The next IBM mainframe processor, the IBM S/390 9672 G4, was quite different. It had a lot of microcode but no distinct microcode processor. It ran the microcode on the native processor and eliminated the need to design and build a separate microcode processor. The microcode language was a subset of the S/390 architecture—of course with some additions—so the microcode of this processor, being of a higher level than typical microcode, was dubbed millicode.
Besides the elimination of the separate microcode processor, there’s another great advantage to running millicode on the native processor. A large amount of time and money go into the design and fabrication of the native engine to achieve maximum performance. The System z* processor of the latest zEnterprise System, the z196, is a high-frequency, superscalar, out-of-order instruction processor with four levels of processor cache. The complexity of the z196 is nearly beyond comprehension. Since the millicode is executed just like normal z/Architecture* code, it benefits from this performance optimization. By contrast, microcode processors of the past were always much simpler and slower than the native processor they worked with.

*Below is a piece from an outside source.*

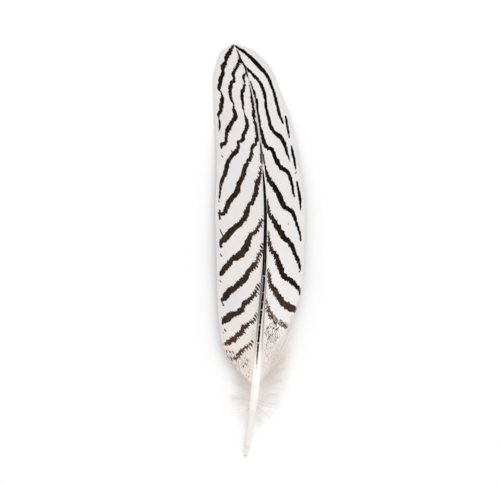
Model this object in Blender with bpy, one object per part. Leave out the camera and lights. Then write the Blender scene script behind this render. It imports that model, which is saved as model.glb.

Therefore, they were getting comparatively slower with each processor generation.
Of course, for the millicode to do its job while running on the native processor, some additional hardware has to be added to that processor. It must have an additional execution mode, called millimode, to execute it. This requires distinct registers (general purpose, access and control registers), an instruction address register, and other special registers. There must be additional instructions available only in millimode, for example, to move values between the architected and millicode registers, and to control hardware capabilities not available through the architected instruction set. When millicode is entered to execute an instruction, the hardware also does some initialization processing, like simple validity checking and setting up millicode registers.